If you have read my blog in the past you may have seen this poem I wrote for one of Mama Kat’s Workshop days.
When the fall days ripen into an orange haze,
When the shop windows fill with leaves and candles and webs
I think back to a time where we still laugh and wish
For full pillowcases
When the streets hush early,
When the first tiny children step out as something other than themselves
I tie the ribbon in a foolish way ‘round my head to hide
My face and maybe tears
When the lights bob down the way,
When the laughter and joy fills the streets
I’ll ponder the delicious fragility of this travesty of the day
That celebrates the thin veil between this world and the next.
When the sun rises tomorrow,
When the stone warms to my touch and the grass is scented
I’ll take my cakes to your resting place
And share them with you.
This is a poem that is a bit of an ode to the last day of October and the first two of November. I am talking of course of Halloween, All Souls Day and The Day of the Dead (Dia de los Muertos). Over the years as I have pondered what my spiritual beliefs were there is one spiritual tradition that comforts me and makes me smile. Here is a line by line explanation of the poem.
The Day of the Dead is celebrated in Mexico on the 2nd of November. On the 1st they also celebrate this but is is specifically for children and infants that have died. I celebrate it on the 2nd mostly due to my Dad. My Dad loved Latin American culture and I am sure that if he had lived longer he would have made many more trips to his beloved Puerto Rico, Costa Rica and Mexico.
My Dad died on October 31st at around 4am. The traditional aspects of Halloween were forever changed for me after that day. I could no longer be bothered with dressing up or worrying about Halloween parties or anything like that. I was and still am heartbroken that he left us at such a young age. After a few years of faithfully going to the cemetery on the 31st. I found myself unable to get there one year. The guilt was terrible. I managed to get there on the 2nd though and on my way, I realized that is was the Day of the Dead.
I knew vaguely what the holiday and it’s traditions were. Having no time to make sweet cake in the shape of death’s heads, I stopped at Wawa. I picked up my Dad’s favorite hoagie, Italian, a Coke and Reece’s PB cups. All things he liked. I went to the cemetery, laid out my yoga mat and had lunch with my Dad at his resting place. I didn’t have to talk but could sit, reflect and laugh and even cry.
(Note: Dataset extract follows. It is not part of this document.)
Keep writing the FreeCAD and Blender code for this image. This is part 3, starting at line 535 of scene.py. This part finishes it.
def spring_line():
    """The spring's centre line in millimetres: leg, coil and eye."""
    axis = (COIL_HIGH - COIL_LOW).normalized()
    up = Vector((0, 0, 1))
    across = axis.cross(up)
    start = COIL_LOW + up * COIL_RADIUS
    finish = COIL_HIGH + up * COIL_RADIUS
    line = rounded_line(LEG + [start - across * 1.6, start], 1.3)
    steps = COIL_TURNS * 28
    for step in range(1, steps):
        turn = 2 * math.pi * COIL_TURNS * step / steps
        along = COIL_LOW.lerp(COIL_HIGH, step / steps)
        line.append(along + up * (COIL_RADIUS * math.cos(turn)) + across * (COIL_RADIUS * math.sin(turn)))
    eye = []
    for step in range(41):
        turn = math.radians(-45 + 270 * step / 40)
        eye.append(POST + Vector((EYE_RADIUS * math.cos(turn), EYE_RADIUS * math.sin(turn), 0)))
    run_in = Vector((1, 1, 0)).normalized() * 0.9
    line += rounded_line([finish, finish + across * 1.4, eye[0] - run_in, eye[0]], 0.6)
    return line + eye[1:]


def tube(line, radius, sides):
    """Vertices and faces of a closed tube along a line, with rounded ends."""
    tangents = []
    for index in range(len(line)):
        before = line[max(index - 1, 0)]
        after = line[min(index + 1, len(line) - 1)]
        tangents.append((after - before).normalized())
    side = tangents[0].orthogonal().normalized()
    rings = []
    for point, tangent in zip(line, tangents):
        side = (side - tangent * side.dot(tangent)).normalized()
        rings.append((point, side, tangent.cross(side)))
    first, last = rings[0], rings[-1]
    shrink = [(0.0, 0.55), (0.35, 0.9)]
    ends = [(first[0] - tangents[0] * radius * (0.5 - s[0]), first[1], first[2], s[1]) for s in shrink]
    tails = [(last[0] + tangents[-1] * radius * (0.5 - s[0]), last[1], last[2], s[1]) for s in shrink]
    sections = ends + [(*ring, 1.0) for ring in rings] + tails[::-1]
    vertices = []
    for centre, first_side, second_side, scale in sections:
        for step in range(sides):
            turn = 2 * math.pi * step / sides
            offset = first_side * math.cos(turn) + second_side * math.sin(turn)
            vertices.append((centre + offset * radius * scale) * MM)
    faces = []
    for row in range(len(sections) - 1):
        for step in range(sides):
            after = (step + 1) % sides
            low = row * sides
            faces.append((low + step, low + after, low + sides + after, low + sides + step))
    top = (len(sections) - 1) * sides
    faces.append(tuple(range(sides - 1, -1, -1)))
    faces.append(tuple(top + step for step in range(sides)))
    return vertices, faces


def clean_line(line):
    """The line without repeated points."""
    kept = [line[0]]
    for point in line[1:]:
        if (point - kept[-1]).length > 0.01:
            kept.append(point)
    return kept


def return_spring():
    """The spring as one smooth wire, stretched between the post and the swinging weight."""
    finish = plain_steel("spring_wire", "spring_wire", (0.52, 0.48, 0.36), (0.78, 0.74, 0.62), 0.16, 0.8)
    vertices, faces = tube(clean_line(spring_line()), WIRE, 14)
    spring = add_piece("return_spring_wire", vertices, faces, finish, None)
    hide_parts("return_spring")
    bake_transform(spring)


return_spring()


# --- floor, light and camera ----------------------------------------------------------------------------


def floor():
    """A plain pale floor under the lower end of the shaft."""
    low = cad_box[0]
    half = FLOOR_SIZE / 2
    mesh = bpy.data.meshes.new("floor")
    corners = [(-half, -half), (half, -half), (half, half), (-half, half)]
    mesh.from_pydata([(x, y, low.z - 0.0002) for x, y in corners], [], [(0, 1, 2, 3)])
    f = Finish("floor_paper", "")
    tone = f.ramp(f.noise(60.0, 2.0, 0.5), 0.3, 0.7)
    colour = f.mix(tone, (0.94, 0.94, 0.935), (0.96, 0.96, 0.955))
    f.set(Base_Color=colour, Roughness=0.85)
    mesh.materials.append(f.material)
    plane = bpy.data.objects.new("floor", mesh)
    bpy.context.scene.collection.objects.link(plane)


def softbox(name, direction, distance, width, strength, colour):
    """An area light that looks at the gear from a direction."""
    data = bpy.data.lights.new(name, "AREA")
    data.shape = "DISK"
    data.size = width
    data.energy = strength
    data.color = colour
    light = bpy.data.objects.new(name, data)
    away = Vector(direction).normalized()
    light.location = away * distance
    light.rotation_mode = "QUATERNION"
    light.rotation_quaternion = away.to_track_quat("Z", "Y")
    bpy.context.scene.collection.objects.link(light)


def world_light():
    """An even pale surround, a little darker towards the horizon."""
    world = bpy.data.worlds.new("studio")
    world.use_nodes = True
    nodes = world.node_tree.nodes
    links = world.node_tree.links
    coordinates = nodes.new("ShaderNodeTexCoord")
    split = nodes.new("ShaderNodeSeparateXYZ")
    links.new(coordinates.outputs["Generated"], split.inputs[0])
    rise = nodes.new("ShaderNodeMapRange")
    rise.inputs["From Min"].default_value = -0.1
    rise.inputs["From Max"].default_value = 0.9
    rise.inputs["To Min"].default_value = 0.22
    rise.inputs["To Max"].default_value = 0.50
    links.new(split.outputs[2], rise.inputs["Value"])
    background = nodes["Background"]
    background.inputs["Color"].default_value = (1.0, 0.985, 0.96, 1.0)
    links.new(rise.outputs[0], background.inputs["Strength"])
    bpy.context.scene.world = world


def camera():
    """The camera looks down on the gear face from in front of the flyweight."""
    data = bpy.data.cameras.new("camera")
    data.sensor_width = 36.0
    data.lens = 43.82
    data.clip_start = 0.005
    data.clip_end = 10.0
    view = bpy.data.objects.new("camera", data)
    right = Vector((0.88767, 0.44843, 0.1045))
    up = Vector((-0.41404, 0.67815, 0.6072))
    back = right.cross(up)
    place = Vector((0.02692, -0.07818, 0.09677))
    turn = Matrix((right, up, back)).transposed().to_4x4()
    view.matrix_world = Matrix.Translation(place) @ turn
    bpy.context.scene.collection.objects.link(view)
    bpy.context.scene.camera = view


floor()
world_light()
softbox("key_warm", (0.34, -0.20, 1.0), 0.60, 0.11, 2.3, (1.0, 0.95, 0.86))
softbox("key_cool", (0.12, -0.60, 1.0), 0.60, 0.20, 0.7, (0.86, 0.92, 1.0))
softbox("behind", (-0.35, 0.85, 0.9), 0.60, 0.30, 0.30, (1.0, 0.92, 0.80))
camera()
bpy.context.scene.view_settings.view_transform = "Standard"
Instead of going on the 31st, I go now on the 2nd to celebrate my Dad. I might still cry at times but I want the planned time I spend with my Dad to be more of happy memories both mine and his.
If you have never looked into the culture of this celebration, I highly recommend it. We all have loved ones we have lost and at times there almost seems like there is no way to cope. For some reason, this made sense to me and I cherish it as something not only I do in memory of my Dad but in memory of other loved ones that have passed on.